> _WHAT IS REQUIRED_:
Return the lines below exactly, starting with the line that contains "obj.matrix_parent_inverse = Matrix.Identity(4)" and stopping after the last line.

> _DATA SECTION_:
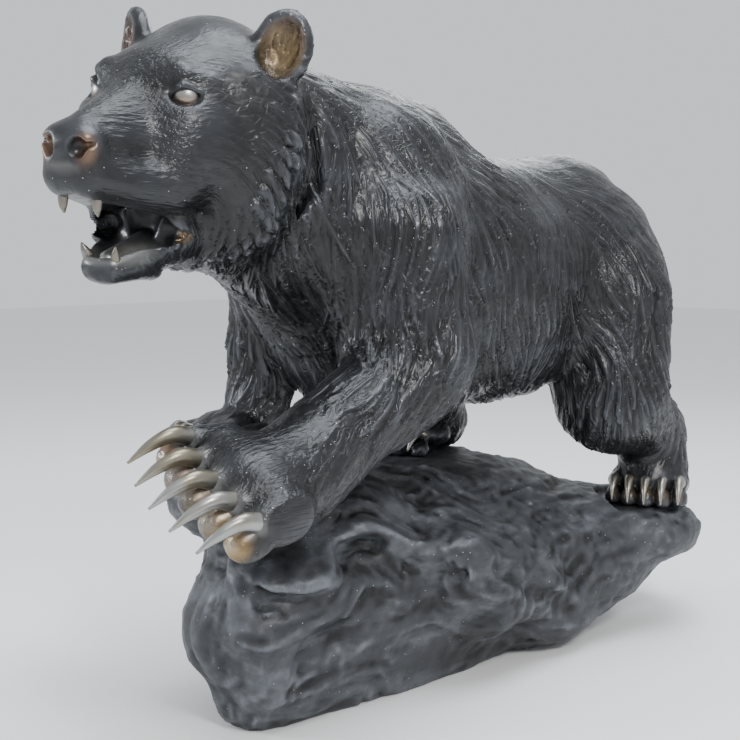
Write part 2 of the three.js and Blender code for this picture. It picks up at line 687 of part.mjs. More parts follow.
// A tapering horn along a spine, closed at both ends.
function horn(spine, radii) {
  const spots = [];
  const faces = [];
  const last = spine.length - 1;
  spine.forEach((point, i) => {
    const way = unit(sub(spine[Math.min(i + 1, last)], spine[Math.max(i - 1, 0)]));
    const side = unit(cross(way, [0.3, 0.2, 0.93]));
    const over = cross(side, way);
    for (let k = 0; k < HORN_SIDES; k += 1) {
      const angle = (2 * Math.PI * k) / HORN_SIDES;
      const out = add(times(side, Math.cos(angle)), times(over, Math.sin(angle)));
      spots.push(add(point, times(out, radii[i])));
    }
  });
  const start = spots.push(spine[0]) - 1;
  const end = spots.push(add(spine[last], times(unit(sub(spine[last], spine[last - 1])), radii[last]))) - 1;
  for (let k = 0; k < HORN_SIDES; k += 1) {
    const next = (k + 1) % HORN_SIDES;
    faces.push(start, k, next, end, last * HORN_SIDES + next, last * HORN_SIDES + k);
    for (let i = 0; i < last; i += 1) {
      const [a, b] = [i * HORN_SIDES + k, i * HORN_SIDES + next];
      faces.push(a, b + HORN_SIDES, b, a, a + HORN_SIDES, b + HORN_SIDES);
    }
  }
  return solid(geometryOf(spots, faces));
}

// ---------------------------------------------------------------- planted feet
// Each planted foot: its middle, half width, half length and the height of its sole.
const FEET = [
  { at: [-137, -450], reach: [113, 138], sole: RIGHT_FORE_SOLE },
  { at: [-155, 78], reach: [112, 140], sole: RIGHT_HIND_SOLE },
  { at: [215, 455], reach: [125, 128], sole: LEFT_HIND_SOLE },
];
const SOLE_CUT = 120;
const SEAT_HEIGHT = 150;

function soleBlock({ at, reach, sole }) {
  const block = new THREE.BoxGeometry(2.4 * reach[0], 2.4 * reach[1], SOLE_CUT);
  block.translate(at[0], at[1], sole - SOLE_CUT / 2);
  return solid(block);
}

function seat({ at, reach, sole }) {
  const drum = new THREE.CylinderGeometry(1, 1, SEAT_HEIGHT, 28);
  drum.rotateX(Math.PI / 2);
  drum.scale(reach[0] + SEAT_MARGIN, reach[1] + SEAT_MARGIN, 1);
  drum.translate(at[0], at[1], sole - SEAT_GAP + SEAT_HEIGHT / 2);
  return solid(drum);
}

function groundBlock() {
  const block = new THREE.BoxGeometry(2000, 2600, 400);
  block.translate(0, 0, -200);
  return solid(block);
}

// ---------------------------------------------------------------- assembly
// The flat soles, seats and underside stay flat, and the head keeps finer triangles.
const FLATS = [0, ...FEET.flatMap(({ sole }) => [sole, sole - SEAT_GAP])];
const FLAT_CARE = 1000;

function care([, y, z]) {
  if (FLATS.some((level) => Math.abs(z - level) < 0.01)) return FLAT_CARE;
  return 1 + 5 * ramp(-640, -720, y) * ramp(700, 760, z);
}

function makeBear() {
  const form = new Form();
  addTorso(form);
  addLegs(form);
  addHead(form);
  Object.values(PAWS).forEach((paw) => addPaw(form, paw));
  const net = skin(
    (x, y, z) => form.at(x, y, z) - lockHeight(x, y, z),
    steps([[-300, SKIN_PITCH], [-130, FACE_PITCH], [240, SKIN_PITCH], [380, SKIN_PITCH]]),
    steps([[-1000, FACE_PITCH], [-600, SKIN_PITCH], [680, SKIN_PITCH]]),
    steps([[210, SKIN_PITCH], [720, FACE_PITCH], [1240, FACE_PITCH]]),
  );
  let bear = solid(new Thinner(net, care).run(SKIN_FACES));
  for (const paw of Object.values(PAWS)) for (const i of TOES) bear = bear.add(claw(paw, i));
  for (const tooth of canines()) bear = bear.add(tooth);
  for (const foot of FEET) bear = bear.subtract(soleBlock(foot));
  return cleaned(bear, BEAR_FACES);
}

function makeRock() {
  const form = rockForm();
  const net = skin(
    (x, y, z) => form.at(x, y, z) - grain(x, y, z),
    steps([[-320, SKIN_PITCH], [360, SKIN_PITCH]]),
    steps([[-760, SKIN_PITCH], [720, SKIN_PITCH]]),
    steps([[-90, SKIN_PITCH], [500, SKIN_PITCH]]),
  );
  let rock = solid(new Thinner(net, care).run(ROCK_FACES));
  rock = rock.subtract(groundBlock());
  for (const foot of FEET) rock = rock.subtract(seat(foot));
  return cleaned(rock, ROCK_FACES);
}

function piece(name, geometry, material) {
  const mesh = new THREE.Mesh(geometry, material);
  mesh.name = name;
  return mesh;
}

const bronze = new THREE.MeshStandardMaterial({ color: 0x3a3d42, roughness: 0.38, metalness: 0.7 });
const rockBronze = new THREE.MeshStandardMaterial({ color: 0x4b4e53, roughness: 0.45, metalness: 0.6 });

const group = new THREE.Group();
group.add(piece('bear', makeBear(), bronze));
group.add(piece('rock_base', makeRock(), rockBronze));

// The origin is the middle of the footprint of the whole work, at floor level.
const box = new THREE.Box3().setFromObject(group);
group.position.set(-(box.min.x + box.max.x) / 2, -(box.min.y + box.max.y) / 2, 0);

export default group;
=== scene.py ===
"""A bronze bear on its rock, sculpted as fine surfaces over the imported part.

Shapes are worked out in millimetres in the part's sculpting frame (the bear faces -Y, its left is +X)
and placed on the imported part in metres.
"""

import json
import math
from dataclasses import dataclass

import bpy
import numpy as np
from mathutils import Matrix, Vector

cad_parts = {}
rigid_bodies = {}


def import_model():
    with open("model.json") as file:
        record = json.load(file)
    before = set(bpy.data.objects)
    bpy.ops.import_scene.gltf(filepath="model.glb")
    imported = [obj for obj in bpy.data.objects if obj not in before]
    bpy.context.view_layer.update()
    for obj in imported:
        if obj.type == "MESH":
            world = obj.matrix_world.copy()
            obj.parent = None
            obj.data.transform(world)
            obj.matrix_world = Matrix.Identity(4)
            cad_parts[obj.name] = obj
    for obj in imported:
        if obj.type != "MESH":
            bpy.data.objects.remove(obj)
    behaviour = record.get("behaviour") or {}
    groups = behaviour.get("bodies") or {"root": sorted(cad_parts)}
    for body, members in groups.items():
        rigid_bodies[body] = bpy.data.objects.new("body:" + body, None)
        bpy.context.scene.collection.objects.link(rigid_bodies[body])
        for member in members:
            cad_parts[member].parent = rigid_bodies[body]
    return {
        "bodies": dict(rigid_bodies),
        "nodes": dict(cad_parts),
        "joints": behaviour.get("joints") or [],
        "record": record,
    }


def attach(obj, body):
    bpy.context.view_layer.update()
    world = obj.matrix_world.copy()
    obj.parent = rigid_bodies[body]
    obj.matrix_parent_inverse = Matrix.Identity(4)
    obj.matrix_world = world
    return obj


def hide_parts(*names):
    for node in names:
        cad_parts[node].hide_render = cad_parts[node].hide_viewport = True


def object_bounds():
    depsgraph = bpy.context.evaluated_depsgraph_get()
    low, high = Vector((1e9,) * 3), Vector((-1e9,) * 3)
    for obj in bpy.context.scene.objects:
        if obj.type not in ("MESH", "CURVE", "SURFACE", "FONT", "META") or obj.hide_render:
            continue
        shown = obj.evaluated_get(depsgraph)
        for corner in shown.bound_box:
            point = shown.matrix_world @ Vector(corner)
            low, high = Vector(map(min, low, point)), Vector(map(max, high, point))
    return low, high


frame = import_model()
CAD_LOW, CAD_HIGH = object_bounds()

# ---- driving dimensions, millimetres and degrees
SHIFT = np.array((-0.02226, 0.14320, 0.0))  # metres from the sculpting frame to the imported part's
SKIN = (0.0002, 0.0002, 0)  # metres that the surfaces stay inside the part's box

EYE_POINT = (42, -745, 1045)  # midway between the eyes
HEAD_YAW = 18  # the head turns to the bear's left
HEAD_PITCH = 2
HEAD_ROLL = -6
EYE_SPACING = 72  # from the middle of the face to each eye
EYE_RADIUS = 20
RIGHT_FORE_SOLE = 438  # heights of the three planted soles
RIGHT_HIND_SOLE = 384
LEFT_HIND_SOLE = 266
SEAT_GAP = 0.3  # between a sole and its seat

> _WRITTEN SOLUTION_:
    obj.matrix_parent_inverse = Matrix.Identity(4)
    obj.matrix_world = world
    return obj


def hide_parts(*names):
    for node in names:
        cad_parts[node].hide_render = cad_parts[node].hide_viewport = True


def object_bounds():
    depsgraph = bpy.context.evaluated_depsgraph_get()
    low, high = Vector((1e9,) * 3), Vector((-1e9,) * 3)
    for obj in bpy.context.scene.objects:
        if obj.type not in ("MESH", "CURVE", "SURFACE", "FONT", "META") or obj.hide_render:
            continue
        shown = obj.evaluated_get(depsgraph)
        for corner in shown.bound_box:
            point = shown.matrix_world @ Vector(corner)
            low, high = Vector(map(min, low, point)), Vector(map(max, high, point))
    return low, high


frame = import_model()
CAD_LOW, CAD_HIGH = object_bounds()

# ---- driving dimensions, millimetres and degrees
SHIFT = np.array((-0.02226, 0.14320, 0.0))  # metres from the sculpting frame to the imported part's
SKIN = (0.0002, 0.0002, 0)  # metres that the surfaces stay inside the part's box

EYE_POINT = (42, -745, 1045)  # midway between the eyes
HEAD_YAW = 18  # the head turns to the bear's left
HEAD_PITCH = 2
HEAD_ROLL = -6
EYE_SPACING = 72  # from the middle of the face to each eye
EYE_RADIUS = 20
RIGHT_FORE_SOLE = 438  # heights of the three planted soles
RIGHT_HIND_SOLE = 384
LEFT_HIND_SOLE = 266
SEAT_GAP = 0.3  # between a sole and its seat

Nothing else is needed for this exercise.